Opposition to what many Americans viewed as the British government's latest arbitrary act was fierce in Maryland. Few were more outspoken in their opposition than one of its leading public figures, Charles Carroll of Carrollton. "It will not do," Carroll insisted, "to export the tea to Europe or the West Indies. Its importation is an offense for which the people will not be so easily satisfied."

Carroll was no man of violence. Such qualms did not, however, prevent Carroll from proposing that the owner of the Peggy Stewart, Anthony Stewart, make amends—and save his own skin—by burning not just the tea but also his ship!

Even some of Carroll's equally angry contemporaries were taken aback by the strength of Carroll's convictions on this matter. They would have been less surprised had they known that after Britain's imposition of the Stamp Act seven years earlier, Carroll had warned his English friends that the Americans "are not yet corrupt enough to undervalue Liberty, they are truly sensible of its blessings, and not only talk of them as they do somewhere else, but really wish their continuance."

Though most often remembered as the last Signer of the Declaration of Independence to depart this world, Charles Carroll was also distinguished by the fact that he was its sole Roman Catholic signatory. But long before most of the other Founders, Carroll had concluded America should be free. "In time," he said in 1763, "it will and must be independent."

In signing the Declaration, Carroll arguably put more at risk, at least materially, than any other member of the Revolutionary generation. At the time, he was probably the richest man in America.

Nevertheless the cause of liberty meant so much to Carroll that he was willing to back what must have seemed a forlorn endeavor to many at the time. But Carroll had always embraced the deeper meaning of his family's motto: Ubicumque cum libertate: "Anywhere so long as There Be Freedom." This devotion to freedom was noticed by many of Carroll's fellow revolutionaries. Speaking of Carroll, John Adams remarked: "In the cause of American liberty, his zeal, fortitude and perseverance have been so conspicuous that he is said to be marked out for particular vengeance by the friends of Administration; but he continues to hazard his all, his immense fortune, the largest in America, and his life."

Unlike the other signers, however, Carroll and his family knew in a particular way what it meant to have one's liberty violated. Until the 1770s, Carroll was formally barred from voting or holding public office in Maryland because of his Catholic faith. Carroll also knew that, unlike the other revolutionary leaders, his Catholicism made him especially suspect to the British government (and more than a few of his fellow revolutionaries).
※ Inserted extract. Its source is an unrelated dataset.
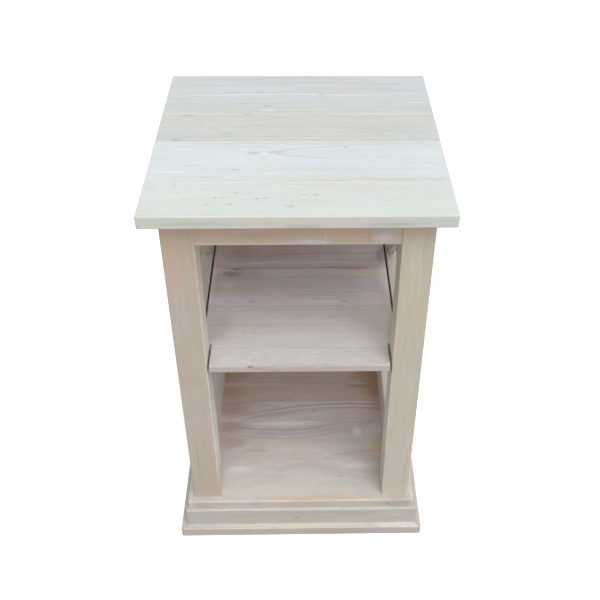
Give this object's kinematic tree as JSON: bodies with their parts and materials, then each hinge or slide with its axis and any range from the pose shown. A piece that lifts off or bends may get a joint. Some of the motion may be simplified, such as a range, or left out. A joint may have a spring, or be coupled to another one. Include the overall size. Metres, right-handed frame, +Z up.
{
  "type": "end table with shelf",
  "caption": "Square unfinished wooden end table with an overhanging edge-glued top, crossed-bar sides, a notched middle shelf, a floor board and a stepped plinth.",
  "frame": {"origin": "middle of the underside, on the floor", "axes": "+Z up, the open front faces -Y, +X is the right-hand side seen from the front"},
  "size_m": [0.41, 0.41, 0.66],
  "materials": {
    "top_wood": "sanded, unfinished",
    "leg_wood": "sanded, unfinished",
    "rail_wood": "sanded, unfinished",
    "bar_wood": "sanded, unfinished",
    "shelf_wood": "sanded, unfinished",
    "floor_wood": "sanded, unfinished",
    "plinth_wood": "sanded, unfinished",
    "panel_wood": "sanded, unfinished",
    "inner_wood": "sanded, unfinished",
    "dowel_wood": "sanded, unfinished",
    "screw_steel": "zinc plated"
  },
  "bodies": {
    "root": {"back_panel": "panel_wood", "bar_left_lower_falling": "bar_wood", "bar_left_lower_rising": "bar_wood", "bar_left_upper_falling": "bar_wood", "bar_left_upper_rising": "bar_wood", "bar_pins": "dowel_wood", "bar_right_lower_falling": "bar_wood", "bar_right_lower_rising": "bar_wood", "bar_right_upper_falling": "bar_wood", "bar_right_upper_rising": "bar_wood", "base_back": "plinth_wood", "base_front": "plinth_wood", "base_left": "plinth_wood", "base_right": "plinth_wood", "base_screws": "screw_steel", "cleat_screws": "screw_steel", "floor_stave_1": "floor_wood", "floor_stave_2": "floor_wood", "floor_stave_3": "floor_wood", "floor_stave_4": "floor_wood", "floor_stave_5": "floor_wood", "leg_back_left": "leg_wood", "leg_back_right": "leg_wood", "leg_front_left": "leg_wood", "leg_front_right": "leg_wood", "leg_screws": "screw_steel", "low_rail_back": "rail_wood", "low_rail_dowels": "dowel_wood", "low_rail_left": "rail_wood", "low_rail_right": "rail_wood", "mid_rail_dowels": "dowel_wood", "mid_rail_left": "rail_wood", "mid_rail_right": "rail_wood", "plinth_back": "plinth_wood", "plinth_blocks": "inner_wood", "plinth_front": "plinth_wood", "plinth_left": "plinth_wood", "plinth_right": "plinth_wood", "plinth_screws": "screw_steel", "shelf_cleat_left": "inner_wood", "shelf_cleat_right": "inner_wood", "shelf_screws": "screw_steel", "shelf_stave_1": "shelf_wood", "shelf_stave_2": "shelf_wood", "shelf_stave_3": "shelf_wood", "shelf_stave_4": "shelf_wood", "top_cleat_left": "inner_wood", "top_cleat_right": "inner_wood", "top_rail_back": "rail_wood", "top_rail_dowels": "dowel_wood", "top_rail_front": "rail_wood", "top_rail_left": "rail_wood", "top_rail_right": "rail_wood", "top_screws": "screw_steel", "top_stave_1": "top_wood", "top_stave_2": "top_wood", "top_stave_3": "top_wood", "top_stave_4": "top_wood", "top_stave_5": "top_wood"}
  },
  "joints": []
}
Another feature distinguishing Carroll from his fellow patriots was his reasons for making his stand for freedom. All of Carroll's biographers affirm that his political and economic thought was influenced by his Catholicism. Carroll was quite aware that the Catholic Church had always insisted that the state had certain legitimate functions. Yet the same Church also maintained—and continues to do so—that there were bounds beyond which governments cannot go.

The limits of state power vis-à-vis the rights of individuals and communities were central to the events leading to the American Revolution. The sources to which America's Founders turned in explaining their choice to embark upon a new experiment in ordered liberty were diverse. They ranged from classical figures associated with the Roman Republic, to philosophers such as John Locke. The language and ideas employed by many of these figures when discussing questions of liberty, property, and the nature of government was not, however, completely dissimilar from that of the Catholic tradition. All belong, after all, to the Western canon of ideas.

Notwithstanding these similarities, the Catholic position in favor of limited government and the free economy does differ in important ways from pre-Christian and post-Enlightenment thought. These disparities owe much to Catholicism's specific understanding of the nature of human freedom. For Catholics, human freedom is grounded in what man is—an individual, sinful, and social being graced with reason and free will—and directed to what some Catholic thinkers describe as "integral human flourishing."